High-power 4H-SiC JBS rectifiers

This paper reports the detailed design, fabrication, and characterization of two sets of high-power 4H-SiIicon Carbide (4H-SiC) Junction Barrier Schottky (JBS) diodes-one with a 1500-V, 4-A capability and another with 1410-V, 20-A capability. Two-dimensional (2-D) device simulations show that a grid spacing of 4 pm results in the most optimum trade-off between the on-state and off-state characteristics for these device ratings. JBS diodes with linear and honeycombed p(+) grids, Schottky diodes and implanted p-i-n diodes fabricated alongside show that while 4H-SiC JBS diodes behave similar to Schottky diodes in the on-state and switching characteristics, they show reverse characteristics similar to p-i-n diodes.
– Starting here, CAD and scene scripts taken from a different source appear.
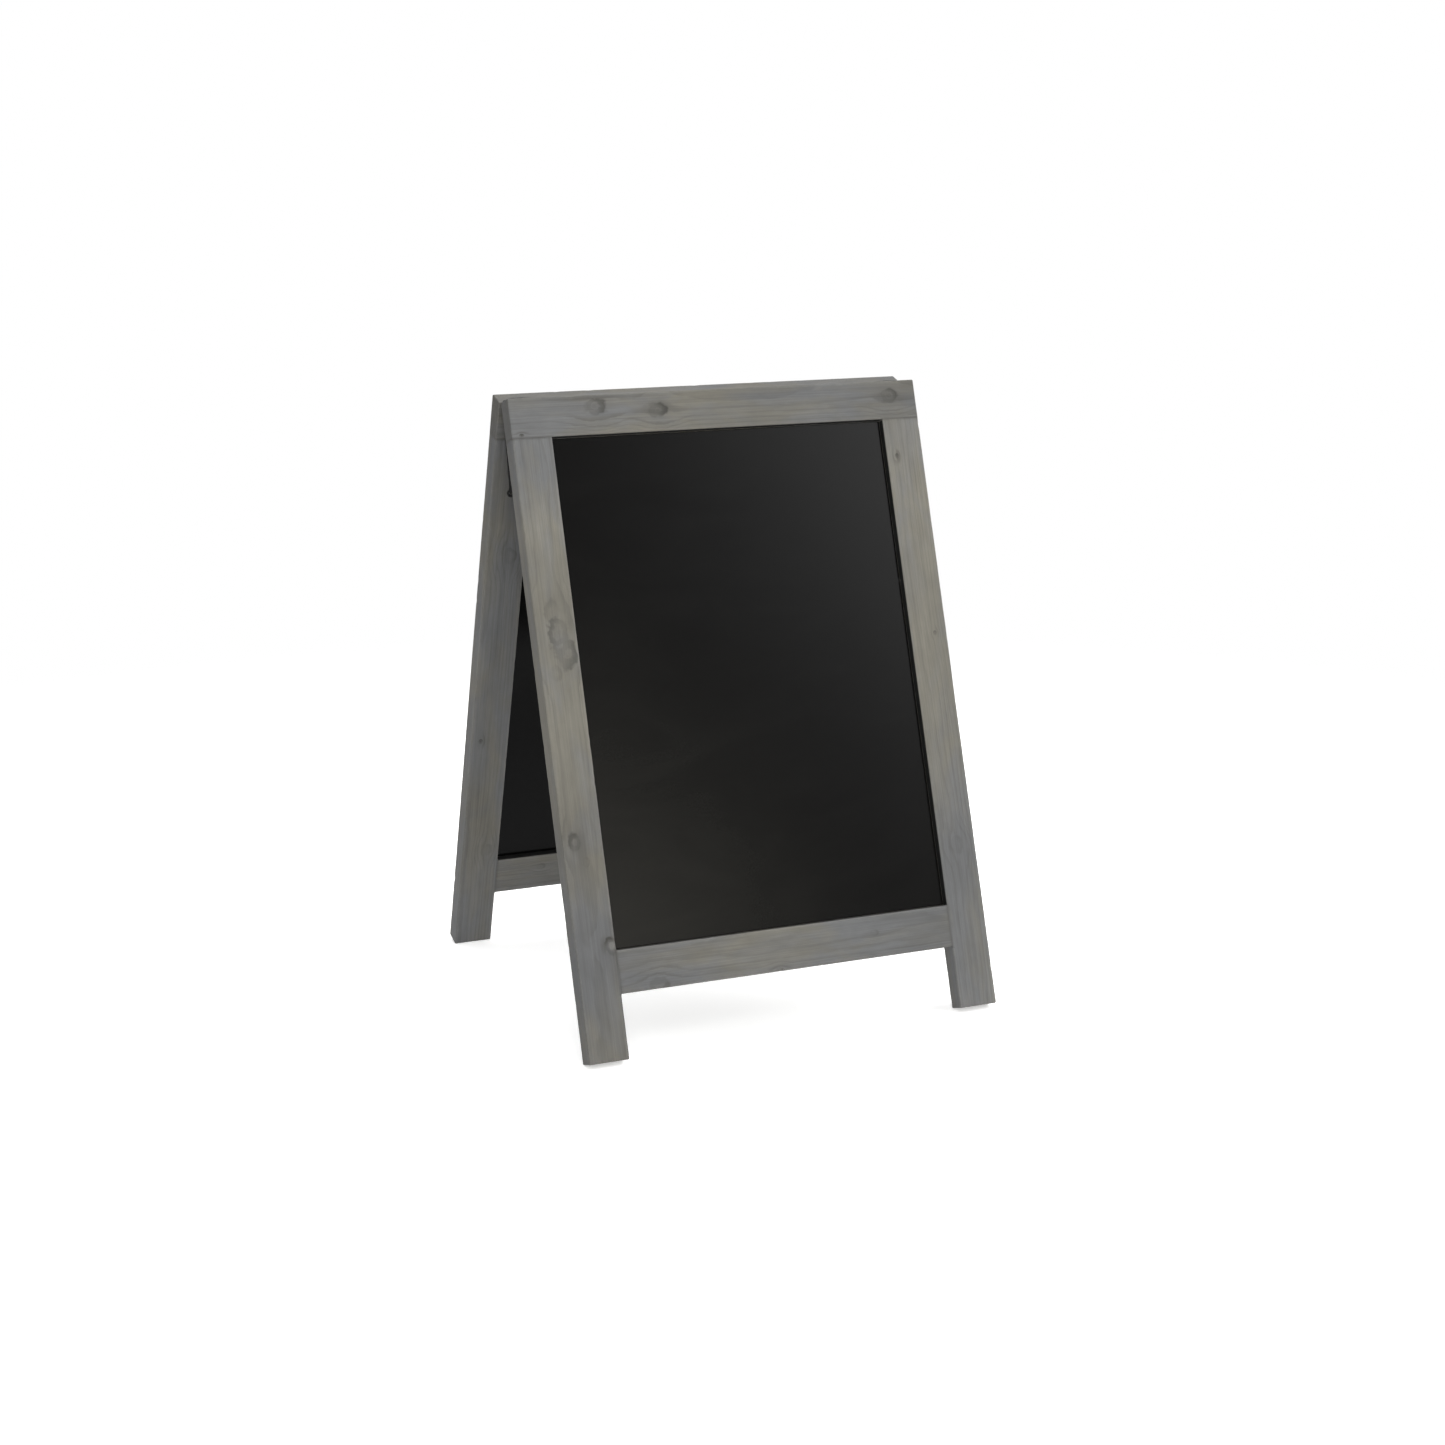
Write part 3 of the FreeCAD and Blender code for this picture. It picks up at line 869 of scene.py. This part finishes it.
def lathe(profile, steps):
    # a solid of revolution about x from (along, radius) pairs that start and end on the axis
    mesh = bmesh.new()
    rings = []
    for along, radius in profile:
        if radius <= 0:
            rings.append([mesh.verts.new((along, 0, 0))])
            continue
        angles = [2 * math.pi * i / steps for i in range(steps)]
        rings.append([mesh.verts.new((along, radius * math.cos(a), radius * math.sin(a)))
                      for a in angles])
    for first, second in zip(rings, rings[1:]):
        for i in range(steps):
            j = (i + 1) % steps
            if len(first) == 1:
                mesh.faces.new((first[0], second[i], second[j]))
            elif len(second) == 1:
                mesh.faces.new((first[i], second[0], first[j]))
            else:
                mesh.faces.new((first[i], second[i], second[j], first[j]))
    bmesh.ops.recalc_face_normals(mesh, faces=mesh.faces)
    return mesh


def buildPin(nodeName):
    places = [vertex.co - pinPlace for vertex in frame["nodes"][nodeName].data.vertices]
    left, right = min(p.x for p in places), max(p.x for p in places)
    reaches = [(p.x, math.hypot(p.y, p.z)) for p in places]
    headRadius = max(reach for x, reach in reaches)
    wide = [x for x, reach in reaches if reach > headRadius * 0.95]
    radius = max([reach for x, reach in reaches if reach < headRadius * 0.95], default=headRadius)
    ends = []
    for tip, inward in ((left, 1), (right, -1)):
        head = [x for x in wide if (x - (left + right) / 2) * inward < 0]
        if head:
            inside = max(head) if inward > 0 else min(head)
            shoulder = [(inside, headRadius), (inside, radius)]
            ends.append(domedEnd(tip, inside, headRadius) + shoulder)
        else:
            ends.append(domedEnd(tip, tip + inward * hingeShape["pinEnd"], radius))
    mesh = lathe(ends[0] + ends[1][::-1], hingeShape["pinSteps"])
    for vertex in mesh.verts:
        vertex.co += pinPlace
    data = settled(looseObject(nodeName + "_metal", mesh))
    markEdges(data)
    finishedMesh(nodeName + "_metal", data, "front_frame", [nodeName], hingePaint)


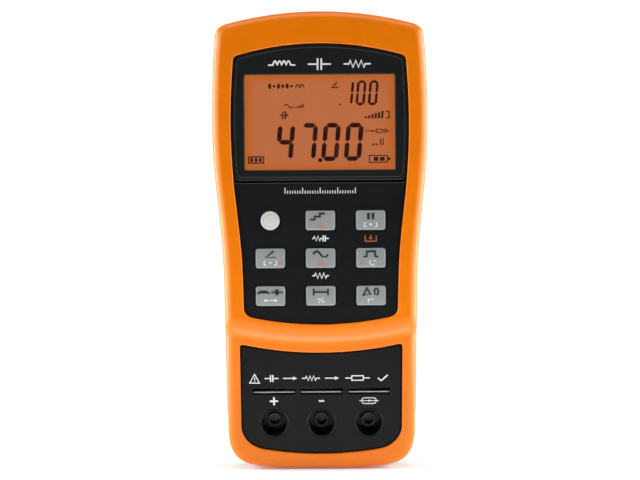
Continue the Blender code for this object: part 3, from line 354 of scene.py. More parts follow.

Measurements on 4H-SiC JBS diodes indicate that the reverse-recovery time (tau(rr)) and associated losses are near-zero even at a high reverse dI/dt of 75 A/mus. A dc/dc converter efficiency improvement of 3-6% was obtained over the fastest, lower blocking voltage silicon (Si) diode when operated in the 100-200 kHz range. The 1410-V/20-A JBS diodes were evaluated for both hard- and soft-switching applications. Experimental results indicate that their conduction characteristics are comparable with the Si diode counterpart, but the switching characteristics are far superior. When applied to hard-switching choppers, it reduces not only the reverse-recovery loss, but also the main switch turn-on loss. Using the MOSFET as the main switching device, the combination of switch turn-on loss and diode reverse-recovery loss shows more than a 60 % reduction. When applied to soft-switching choppers, the SiC JBS diode is used as the auxiliary diode to avoid the voltage spike during auxiliary branch turn-off. With the conventional ultrafast reverse-recovery Si diode, a voltage spike exceeds the switched-voltage transition by 100% and the auxiliary circuit requires additional voltage clamping or snubbing to avoid over-voltage failure. With the SiC JBS diode, however, the voltage spike is reduced to less than 50% of the switched-voltage transition and the additional voltage clamping circuit can be eliminated. Savings in soft-switching choppers using SiC JBS diodes can be realized in size and weight reduction, energy loss reduction, and reduced packaging complexity.